FOX 29 Investigates approached Raymond Delaney outside Vector Control, and Cole said, "Hey, I've got to ask you something. I want to ask you about your email."

"I want to ask you about your email in which you said you were attacked by a gang in North Philly. Can I ask you about that?" Cole asked. "You can, come on, answer that question. Do you see why that might be seen as racially insensitive? Explain it to me."

"Mr.Cole, I'll talk to you later," Delaney said.

Delaney's email drew angry reaction. A city worker, who asked that we not name her fearing she'd become a target, responded to Delaney and his bosses by email writing, "I was extremely appalled by his story of being attacked in North Philly and having his neck slit."

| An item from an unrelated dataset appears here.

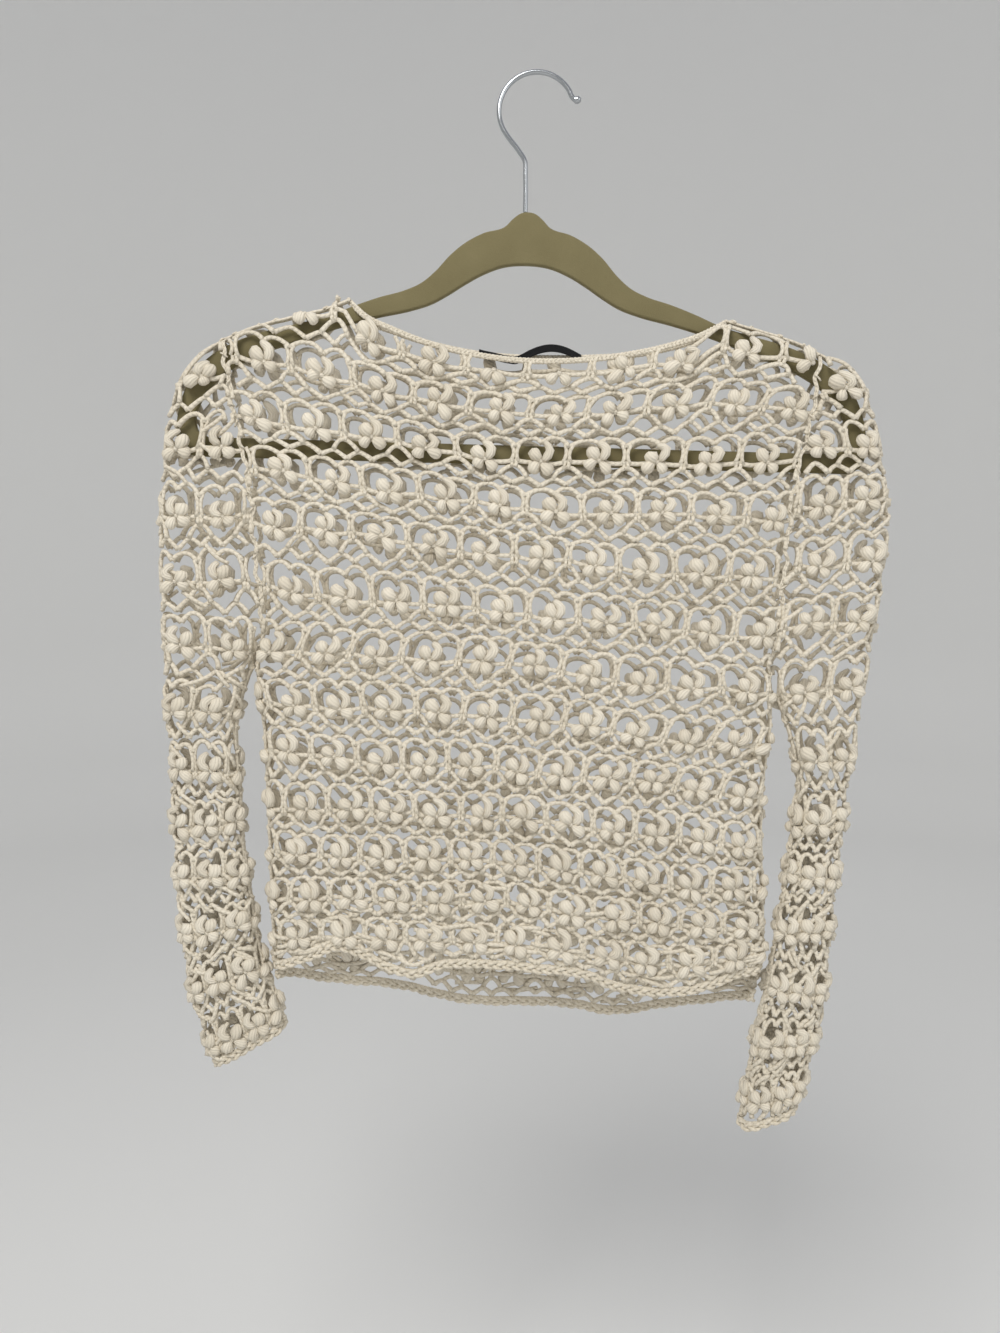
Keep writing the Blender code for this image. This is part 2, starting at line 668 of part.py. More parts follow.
def build_cuffs(material):
    """One ring of edging round each cuff, through the ends of both halves."""
    for side in ("left", "right"):
        front_out, front_in = sleeve_grid(side, 1)
        back_out, back_in = sleeve_grid(side, 2)
        outer = np.vstack([front_out[-1], back_out[-1][::-1]])
        inner = np.vstack([front_in[-1], back_in[-1][::-1]])
        outer = np.vstack([outer, outer[:1]])
        inner = np.vstack([inner, inner[:1]])
        rings = edging_rings(outer, inner, list(range(len(inner))), 29, 7)
        make_tube(f"{side}_cuff_edging", rings[:-1], True, material)


def neck_line(face):
    """Middle of the neck edging along the front or back neck edge."""
    outer, inner = panel_grid(face)
    first, last = NECK_COLUMNS
    middle = (outer[0, first:last + 1] + inner[0, first:last + 1]) / 2
    along = np.gradient(middle, axis=0)
    along /= np.linalg.norm(along, axis=1)[:, None]
    toward = np.array([0.0, 1.0 if face == 2 else -1.0, 0.0])
    up = np.cross(along, toward)
    up *= np.sign(up[:, 2])[:, None]
    up /= np.linalg.norm(up, axis=1)[:, None]
    middle = middle + up * (NECK_CORD / 2 + 2 * GAP)
    middle[0] = middle[-1] = np.nan
    return middle, up


def build_neck(material):
    """A cord round the neck opening, over the shoulder at both neck points."""
    front, _ = neck_line(1)
    back, _ = neck_line(2)
    tops = []
    for x in NECK_POINTS:
        inward = -3.4 * np.sign(x)
        tops.append(np.array([x + inward, 0.0, shoulder_height(x) + 0.6]))
    path = np.vstack([tops[0], front[1:-1], tops[1], back[1:-1][::-1]])
    along = np.roll(path, -1, axis=0) - np.roll(path, 1, axis=0)
    along /= np.linalg.norm(along, axis=1)[:, None]
    out = np.stack([0 * path[:, 0], path[:, 1], 0 * path[:, 0]], axis=-1)
    out[0] = (-1, 0, 0)
    out[len(front) - 1] = (1, 0, 0)
    side = np.cross(along, np.cross(out, along))
    side /= np.linalg.norm(side, axis=1)[:, None]
    up = np.cross(along, side)
    rings = []
    for k in range(len(path)):
        turns = np.radians(np.arange(6) * 60.0)
        rings.append([path[k] + NECK_CORD / 2 * (math.cos(t) * side[k] + math.sin(t) * up[k])
                      for t in turns])
    make_tube("neck_edging", rings, True, material)


def build_label(material):
    """Plain ribbon label inside the back neck, which leans back and waves."""
    outer, inner = panel_grid(2)
    x = np.linspace(LABEL_WAVES[0][0], LABEL_WAVES[-1][0], 33)
    rise = smooth(column(LABEL_WAVES, 0), column(LABEL_WAVES, 1), x)
    edge = (np.interp(x, inner[0, :, 0], inner[0, :, 2]) + np.interp(x, outer[0, :, 0], outer[0, :, 2])) / 2
    top = edge + LABEL_BASE + rise
    low = top - LABEL_LEAN
    front, back = LABEL_PLACES
    rings = [[(x[k], front, low[k]), (x[k], back, top[k]), (x[k], back, top[k] - LABEL_THICKNESS),
              (x[k], front, low[k] - LABEL_THICKNESS)] for k in range(len(x))]
    make_tube("neck_label", rings, False, material)


def build_hanger(material):
    """Arms and trouser bar in one flat piece with an open middle."""
    outline = ([(-x, z) for x, z in ARM_TOP[::-1]] + list(ARM_TOP))
    opening = ([(-x, z) for x, z in ARM_UNDER[::-1]] + [(0.0, ARM_UNDER_MIDDLE)]
               + list(ARM_UNDER))
    bm = bmesh.new()
    half = HANGER_THICKNESS / 2
    loops = []
    for points in (outline, opening):
        for y in (-half, half):
            made = []
            for px, pz in points:
                x, z = tilted(HANGER_MIDDLE + px, pz)
                made.append(bm.verts.new((x * MM, y * MM, z * MM)))
            loops.append(made)
    outer_front, outer_back, inner_front, inner_back = loops
    rims = []
    for front, back in ((outer_front, outer_back), (inner_front, inner_back)):
        for k in range(len(front)):
            n = (k + 1) % len(front)
            bm.faces.new((front[k], front[n], back[n], back[k]))
    for outer, inner in ((outer_front, inner_front), (outer_back, inner_back)):
        edges = []
        for ring in (outer, inner):
            edges += [bm.edges.get((ring[k], ring[(k + 1) % len(ring)]))
                      for k in range(len(ring))]
        rims += edges
        bmesh.ops.triangle_fill(bm, edges=edges, use_beauty=True)
    bmesh.ops.recalc_face_normals(bm, faces=bm.faces)
    bmesh.ops.bevel(bm, geom=rims, offset=HANGER_BEVEL * MM, segments=1, affect="EDGES",
                    clamp_overlap=True)
    make_object("hanger_body", bm, material)


def build_hook(material):
    """Bent wire: an open hook, a shank down to the hanger and a ball on the tip."""
    angles = np.radians(np.linspace(HOOK_START, HOOK_END, 17))
    arc = [(HOOK_CENTRE[0] + HOOK_RADIUS * math.cos(a), HOOK_CENTRE[1] + HOOK_RADIUS * math.sin(a))
           for a in angles]
    route = np.array(list(HOOK_TIP) + arc + list(HOOK_SHANK), float)
    lengths = np.concatenate([[0.0], np.cumsum(np.hypot(*np.diff(route, axis=0).T))])
    at = np.linspace(0, lengths[-1], 44)
    x = smooth(lengths, route[:, 0], at)
    z = smooth(lengths, route[:, 1], at)
    along = np.stack([np.gradient(x), np.gradient(z)], axis=-1)
    along /= np.linalg.norm(along, axis=1)[:, None]
    size = np.full(len(at), WIRE / 2)
    size[:3] = (WIRE_BALL * 0.28, WIRE_BALL * 0.5, WIRE_BALL * 0.42)
    rings = []
    for k in range(len(at)):
        across = (-along[k, 1], along[k, 0])
        turns = np.radians(np.arange(8) * 45.0)
        rings.append([(x[k] + size[k] * math.cos(t) * across[0], size[k] * math.sin(t),
                       z[k] + size[k] * math.cos(t) * across[1]) for t in turns])
    make_tube("hanger_hook", rings, False, material)


def main():
    """Empty the scene and build every piece."""
    for item in list(bpy.data.objects):
        bpy.data.objects.remove(item, do_unlink=True)
    yarn = make_material("cotton_yarn", (0.78, 0.72, 0.60), 0.9)
    edging = make_material("edging_yarn", (0.80, 0.74, 0.62), 0.9)
    flock = make_material("olive_flocking", (0.20, 0.18, 0.09), 0.95)
    chrome = make_material("chromed_wire", (0.62, 0.63, 0.64), 0.25, 1.0)
    satin = make_material("black_label", (0.012, 0.012, 0.014), 0.5)
    build_hanger(flock)
    build_hook(chrome)
    build_panels(yarn)
    build_sleeves(yarn)
    build_hem(edging)
    build_cuffs(edging)
    build_neck(edging)
    build_label(satin)


main()
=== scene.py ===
"""Looks of a crochet top that hangs on a flocked hanger.

The cloth is worked out as strands of cotton yarn that lie on the same surfaces
as the solids.  Each surface is a grid of rows that run down and columns that
run across, both counted in stitch repeats, and every arch, chain, petal and
knot is a tube along a path on it.  Tables and sizes are in millimetres, and MM
turns them into metres.
"""

import math

import bpy
import numpy as np
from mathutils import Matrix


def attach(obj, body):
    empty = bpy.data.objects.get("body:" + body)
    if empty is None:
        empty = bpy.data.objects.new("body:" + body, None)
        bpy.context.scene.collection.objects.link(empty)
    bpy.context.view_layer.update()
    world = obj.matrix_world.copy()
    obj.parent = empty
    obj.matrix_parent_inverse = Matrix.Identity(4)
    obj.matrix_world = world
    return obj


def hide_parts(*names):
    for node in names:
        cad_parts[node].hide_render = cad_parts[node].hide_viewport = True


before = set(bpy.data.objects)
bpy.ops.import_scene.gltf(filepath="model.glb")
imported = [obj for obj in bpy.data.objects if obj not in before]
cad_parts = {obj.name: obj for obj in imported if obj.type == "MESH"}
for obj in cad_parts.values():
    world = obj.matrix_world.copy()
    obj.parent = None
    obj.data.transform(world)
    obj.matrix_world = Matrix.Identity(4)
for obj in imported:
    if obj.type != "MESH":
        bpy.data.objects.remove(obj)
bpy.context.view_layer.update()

MM = 0.001

# ---------------------------------------------------------------- cloth sizes
WALL = 2.8                  # thickness of the solids' wall
GAP = 0.3                   # space that the solids leave at a seam
STEPS = 3                   # grid steps to one stitch repeat, each way
BODY_REPEATS = 10           # flowers across a panel
SLEEVE_REPEATS = 2          # flowers across half a sleeve
FLOWER_ROWS = 13            # rows of flowers down a panel
SUB_ROWS = (0.0, 0.22, 0.56)  # grid rows inside a repeat
TOP_ROW = -0.32             # row number that the grid gives to the top edge
TOP_STEPS = 8               # grid rows from the top edge to the second flower row
FIRST_FLOWER = 0.54         # place of a panel's first flower, in repeats
ROW_SHIFT = 0.13            # every other row moves this share of a repeat
SLEEVE_FIRST = 1.18         # place of a sleeve's first flower
SLEEVE_SHIFT = 0.06         # and how far every other row moves there
# Height of each flower row on the front, at five shares of the width.  Over the
# left shoulder the first row lies behind the fold.
ROW_PLACES = (0.0, 0.2, 0.5, 0.8, 1.0)
ROW_LINES = (
    (-131.0, -155.1, -179.5, -173.1, -164.8),
    (-167.8, -184.0, -204.9, -199.2, -202.1),
    (-204.5, -216.8, -232.9, -234.4, -234.3),
    (-236.7, -247.9, -262.3, -266.9, -268.5),
    (-270.4, -278.9, -292.4, -302.5, -306.8),
    (-311.1, -318.2, -327.2, -337.3, -342.3),
    (-351.7, -353.1, -359.2, -373.5, -378.1),
    (-381.9, -386.4, -392.0, -406.3, -412.4),
    (-413.0, -418.8, -424.7, -435.0, -445.0),
    (-449.5, -450.6, -455.3, -468.2, -477.5),
    (-479.8, -480.2, -483.3, -498.4, -504.0),
    (-509.0, -507.0, -509.5, -523.8, -528.5),
    (-535.0, -531.4, -535.3, -548.7, -545.5),
)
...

She said it set "the vision for his tale" of the "African American low income Caucasians and Latinos residing in that Location."

Union Representative Evon Sutton told FOX 29, "I read it as if the only thing he left out was a group of black people."

Sutton represents Local 488's unionized workers at Vector. She obtained a copy of Delaney's e-mail and fired off this letter to city health warning e-mails like Delaney's "create a hostile work environment."

She also wrote that she met with Raymond Delaney and Department officials several months ago concerning employees' complaints about how Delaney deals with them.

She says Delaney claimed back then his intent was never to be inappropriate, but now the email with the reference to the North Philly gang attack surfaces.

The health department did not respond to our question about that meeting.

"It was unbelievable to me that a seasoned manager like himself would send something out to everybody and think it was ok," Sutton said.

Rue Landau is the Executive Director of the Philadelphia Commission on Human Relations.

She would not speak specifically about this case, but did say in similar situations her agency could come in and get people talking again or, if it's a severe and ongoing problem, investigate and level fines.

"Our staff of investigators would investigate those cases as discrimination claims. And if they did have a finding of probable cause – that it was more likely or not that discrimination occurred – then it would go to a hearing in front of our commissioners, who sit as judges."

Meanwhile, the Department of Public Health refused to provide anyone to speak on camera.

It did release this letter to FOX 29 Investigates which has been given to Vector workers.

Health Director Palak Raval-Nelson wrote "Mr. Delaney expressed a negative stereotype about a predominately African American and Hispanic neighborhood where many of you have grown up and still live."

She added the department will retain a consultant to address stereotyping, biases and improve communication.

We pressed Delaney, "Can you see why that would be seen as racially insensitive for a city official of your stature?"

"Thank you," Delaney said.

"Can you tell me why?" Cole asked.

"Thank you," Delaney said.

"Does it seem racist, sir?" Cole followed-up, as Delaney got into a vehicle and shut the door.

"I got it right, right?" Cole asked. "I was attacked by a gang in North Philly, and they slit my throat?"

"Thank you," Delaney said.

"No, thank you. I'd like to know why you wrote it. You're a city official, you're paid well, you're a manager."

Delaney replied, "Thank you, sir."

"Well, thank me what? Why'd you write it?" Cole asked.

"Have a good evening," Delaney said.

"Why did you write it?" Cole asked.

"Have a good evening," Delaney said again from inside the vehicle.

"Did you mean to be racially insensitive?" Cole asked.

"Absolutely not," Delaney said.

Cole asked, "Now, do you think that you offended racial minorities who work within the city?" Cole asked.

"I didn't realize I did and when I did, I apologized," Delaney said.

In an email to workers, Delaney wrote he could not apologize enough and added the reference to North Philly was made because he was treated at Temple.

As for that consultant, union leader Sutton says she'll urge her members not to take part because they didn't do anything wrong.